The contract should set forth the time in which the contractor is required to complete the work and the remedies available to the HOA if the work is not completed in the time required. Remedies for late completion are typically in the form of liquidated damages, which are a daily rate fixed at the beginning of the project. For each day late that the contractor finishes the project, the contractor will pay to the owner an amount equal to the daily rate. It is important in the contract to not turn the liquidated damages into a penalty. The liquidated damages should be a reasonable approximation or estimate of the actual damages that the HOA will suffer if the project is not completed in the time required.

Liens

In the event of a dispute with a contractor, there likely will be liens asserted against the project. These liens can be asserted not only against the common elements, but also the individual units in the planned unit community. Thus, the HOA’s members, the unit owners in the community, are subjected to being defendants alongside the HOA. This can create problems between the HOA and its members. The HOA should keep its members informed of the construction project. In the event of a dispute or if a dispute looks likely, the HOA should try to get ahead of the problem by informing its unit owners of the problem. Although the assertion of a lien by a contractor or subcontractor cannot be wholly prevented, certain key provisions, if present in the contract, can reduce the likelihood that liens can be successfully asserted against the common elements or the individual units.

Insurance

A written contract between the owner and the contractor (or between the owner and the designer) should set out insurance requirements for the contractor or designer, including specific dollar minimums and types of insurance the contractor is required to maintain.

Sequence

All of the above considerations must be considered in light of the sequence in which negotiations with the contractor are conducted. If the HOA gets too far into negotiations with a specific contractor and becomes wedded to using that contractor, then the HOA has little leverage to negotiate contract terms with the contractor and likely will be forced into a situation where it must sign the contract presented by the contractor as a fait accompli. Therefore, an HOA proceeding as an owner on a construction project should make sure the issues listed above are put forward, considered, addressed, and made part of negotiations at the earliest stage so as to prevent a loss of leverage and avoid being forced into a contract with inappropriate, unfair, or harmful terms.

Conclusion

The HOA should consult with its attorneys, and if necessary, have its attorneys refer them to a competent construction attorney to advise them at the very earliest stages of the construction project. Doing so will allow the HOA to avoid or at least mitigate the risks and losses associated with acting as a commercial owner when the HOA lacks experience doing so.

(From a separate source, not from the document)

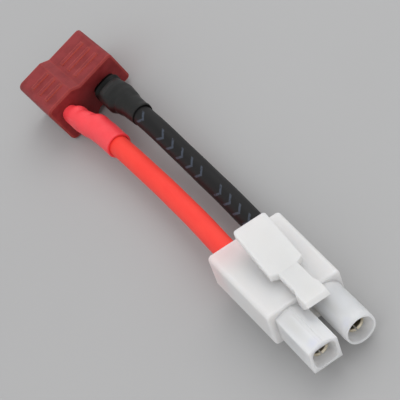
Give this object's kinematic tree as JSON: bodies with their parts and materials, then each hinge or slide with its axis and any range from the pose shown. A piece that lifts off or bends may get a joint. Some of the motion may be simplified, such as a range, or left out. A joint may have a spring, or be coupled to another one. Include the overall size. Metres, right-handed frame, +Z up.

Construction Defect Claims at Common Interest Developments

Alex M. Chazen and Jason Daniel Feld | Kahana & Feld LLP | March 8, 2018

A homeowners’ association (“HOA”) governing common interest developments is subject to a different set of requirements for construction defect claims as opposed to single-family developments. In 1995, the California legislature enacted the Calderon Act (formerly CA Civil Code §1374) which set forth the requirements for an HOA to bring forth a construction defect action against a builder or developer including a series of pre-litigation procedures aimed at attempting to resolve the matter prior to formal litigation. The Calderon Act required dispute resolution before a common interest development with 20 or more units can sue a developer for construction defects.

In 2013, the California legislature enacted the Davis-Stirling Act (Civil Code §6000), which replaced the Calderon Act and established a statutory framework that regulates HOAs for all types of common interest developments. The Act provides the HOA the power to impose fees that are cycled back into the community for the community’s benefit, and allows the HOA enforcement powers under the CC&R’s to regulate and maintain the “atmosphere” of the community.

Pre-Litigation Procedures Under the Davis-Stirling Act (Civil Code §6000)

Before filing a complaint for damages against a builder, developer or general contractor, the HOA must comply with the following pre-litigation requirements:

  • The HOA must provide a “Notice of Commencement of Legal Proceedings” to the builder’s registered agent. The Notice must contain the following information: (a) name and location of the project; (b) an initial list of defect sufficient to apprise the builder of the general nature of the alleged defects at issue; (c) a description of the resultant damages from said defects; (d) a summary of the results of any surveys taken by the unit owners to determine the nature and extent of the alleged defects; and (e) a summary of any testing performed on the common interests allegedly suffering from construction deficiencies.
  • Key Deadlines: The HOA has 180 days to serve the Notice and attempt to resolve the dispute with the builder. The parties may mutually agree to extend this deadline. The builder has 25 days to serve a response to the HOA’s Notice and meet and confer with the HOA on a proposed resolution of the claim. After receipt of the Notice, the builder has 60 days to inspect the property, receive and review the construction documents and HOA reports (defect list, surveys, testing reports, etc.), and engage the implicated subcontractors and design professionals as needed.
  • The Pre-Litigation protocol will be governed by a Dispute Resolution Facilitator (“DRF”) who will oversee the discovery, inspections/testing and settlement negotiations. The DRF will conduct case management meetings, mediations and expert exchanges to assist in the resolution of this matter.
  • After the deadlines are met and settlement efforts are frustrated, the HOA can then file their complaint against the builder, and all evidence obtained during the pre-litigation process can be used as evidence for the litigation and eventual trial.

HOA Actions Still Governed by the Right to Repair Statute (SB800)

Once the pre-litigation procedures have been exhausted, the HOA’s construction defect action against the builder is still subject to the provisions of SB800 (Civil Code §895, et seq.). Civil Code §895(f) expressly states that a “Claimant” or “homeowner” includes the individual owners of single-family homes, individual unit owners of attached dwellings and, in the case of a common interest development, any association…” The HOA’s complaint would state a cause of action for Violation of the Functionality Standards of Civil Code §895, et seq. While the builders’ right to repair would be handled under the pre-litigation procedures of Davis-Stirling Act, the definitions of the alleged construction deficiencies would fall under the Functionality Standards of SB800.

It is important to know the proper method and timing of handling these construction defect actions involving a common area development.